On the other hand, many of the essays in this collection seem to lack a clear justification of their undertaking and/or the critical influence of peer review. Paul Goetsch, for example, examines tropes of unity and diversity as they coexist in the rhetoric of Bill Clinton. Goetsch claims that Clinton's liberal multiculturalism lent a "progressive air to his campaign and presidential agenda" (37). Bill Clinton as progressive multiculturalist? Thankfully, Goetsch immediately backtracks by considering the middle-class nature of Clinton's rhetoric, as well as his embrace of welfare reform, as evidence that "the president has come closer to Republican positions than his rhetorical multiculturalism might at first suggest" (39).

Certainly any observer of Clinton's second term would be hard pressed to describe it as progressive, but even those observing only his first can raise serious doubts as to how quickly Clinton -- rhetoric or no rhetoric -- coopted the language of his supposed opponents, the Republicans. His actions against Iraq, from the beginning of his presidency, must certainly give the lie to Goetsch's claims that Clinton "keeps his distance from the notion of United States as the world policeman..." (37). According to Goetsch, "Clinton believes that peace and order can be achieved if countries with different cultures or traditions, or different population groups within one country, find ways of cooperating with each other and make a strength of diversity" (36-37). But one would be hard pressed to find any American politician who would dissent from this view -- certainly not in his or her public rhetoric, which is Goetsch's focus in his analysis of Clinton -- and it tells us nothing unique about Bill Clinton. One can easily imagine Ronald Reagan himself, nostalgically longing for the days when the United States was bound together by hard work, faith, and family; when different groups set aside their differences to strive for the common good. Consider these words from Reagan's Second Inaugural: "As an older American, I remember a time when people of different race, creed, or ethnic origin in our land found hatred and prejudice installed in social custom and, yes, in law. There is no story more heartening in our history than the progress that we have made toward the 'brotherhood of man' that God intended for us. Let us resolve there will be no turning back or hesitation on the road to an America rich in dignity and abundant with opportunity for all our citizens. Let us resolve that we the people will build an American opportunity society in which all of us -- white and black, rich and poor, young and old -- will go forward together arm in arm. Again, let us remember that though our heritage is one of blood lines from every corner of the Earth, we are all Americans pledged to carry on this last, best hope of man on Earth." If Bill Clinton is a liberal or progressive multiculturalist, so must be Ronald Reagan.

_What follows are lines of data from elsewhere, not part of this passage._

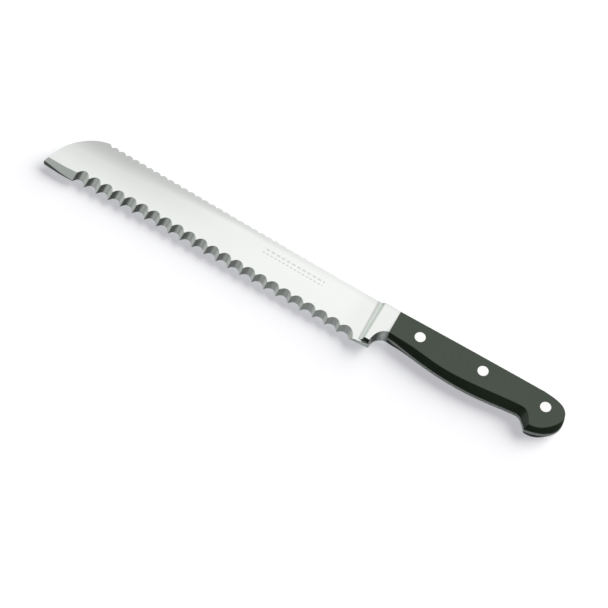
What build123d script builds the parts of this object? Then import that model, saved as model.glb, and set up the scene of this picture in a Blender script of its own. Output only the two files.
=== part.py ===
"""Bread knife: forged blade with bolster and full tang, two scales, three two-part rivets.

The knife lies on its side. X runs from the nose of the blade to the butt, Y from the
cutting edge to the spine, Z through the thickness. The origin is at the middle of the
knife's length and height, in the plane of the lower scale's broad face.
Lengths are in millimetres. Outlines are laid out as (station, height): the station is
the distance from the top corner of the tip facet towards the butt, the height the distance
from the lowest point of the edge.
"""
from build123d import *
import os
from math import atan2, cos, degrees, pi, sin, tan

os.makedirs("parts", exist_ok=True)

# Driving dimensions
overall_length = 330.0
overall_height = 32.22
handle_thickness = 12.4
blade_thickness = 2.4
tang_thickness = 2.8

# Nose: its rounded foot stands this far in front of station 0
nose_reach = 0.8
nose_foot_middle = (-0.45, 0.9)
nose_foot_station = 0.9
nose_lift = 0.5

# Cutting edge
tooth_pitch = 8.0
tooth_count = 23
first_tooth_station = 23.5
ridge_width = 0.3
scallop_depth = 1.4
scallop_radius = ((tooth_pitch - ridge_width) ** 2 / 4 + scallop_depth**2) / (2 * scallop_depth)
wheel_width = 40.0
run_out_shift = 0.25
run_out_radius = 7.0
run_out_depth = 1.2
edge_low_station = 11.0
edge_straight_station = 80.0
edge_rise = 2.25
tip_facet_length = 20.0
least_bluntness = 0.1
tip_bluntness = 1.3
heel_station = 205.2
heel_corner = (214.7, 3.15)

# Stations between which the edge's curve is laid out
edge_stations = (edge_low_station, tip_facet_length, 40.0, 60.0, edge_straight_station)

# Width of the ground bevel at the heel, its gain towards the nose, and its loss at the tip facet
bevel_width = 3.5
bevel_gain = 1.9
tip_facet_loss = 1.2
bevel_middle_station = 140.0

# Facet along the heel, which grows towards the heel's corner
heel_facet_width = 1.2
heel_facet_depth = 1.6
least_facet_share = 0.03

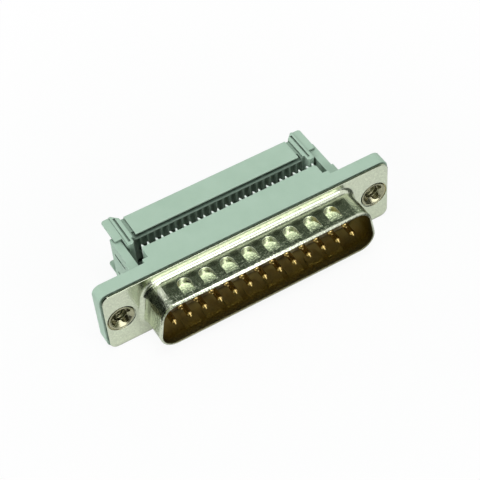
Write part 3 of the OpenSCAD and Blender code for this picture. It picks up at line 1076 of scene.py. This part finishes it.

A number of other essays seem to beg similarly important questions. Indira Ghose writes on the anonymously-published Letters of an Indian Judge to an English Gentlewoman (1934), and takes issue with the text's "avoid[ance of the] possibility of a cross-cultural erotic charge" (45). But it's 1934. Do we really expect such a tale -- which is itself, as Ghose rightly points out, a "sentimental gloss on...colonial relations of power" (44) -- to consider, let alone endorse, cross-cultural eroticism? Kevin L. Cope's "The Heron and the Salamander, or, Cogni-Botanical Maps and the Hermeneutics of Planet X" sets out to examine "an American idea of cultural time and place" that defines itself in terms of decentering and displacement. The essay ranges far and wide over a variety of American popular culture icons, but the best encapsulation of "the interplay of limitlessness, precision , and dark satire" of America, according to Cope, turns out to be taken from a conversation between the announcers of Monday Night football (228). Ulla Hasselstein ("Giving Her Self: Harriet Jacobs' Incidents in the Life of a Slave Girl and the Problem of Authenticity") views Harriet Jacobs as appealling, not only to contemporary abolitionist audiences, but also to "a black reading public which hardly existed at the time, but which today has discovered the slave narrative...as a communal utterance and a writing back to hegemonic culture" (139). This is a fascinating claim: Does Hasselstein mean to suggest a cross-temporal authorial intentionality? The reader wishes this claim were explored fully rather than appended briefly in the final paragraph of the essay. Can one appeal to a non-existent, or "hardly existent," audience? What sort of appeal would one make? Unfortunately, we are left to wonder.

All in all, one suspects that this volume would shed far more light on its topic if that topic were just a bit more clearly specified, or narrowly defined. The essays display little relation to each other except in the most general sense. Some contain extensive footnotes, others provide only the most rudimentary documentation. (Trans)Formations promises an exciting investigation of an important topic, but unfortunately its lack of focus and the uneven quality of its offerings fail to live up to that promise.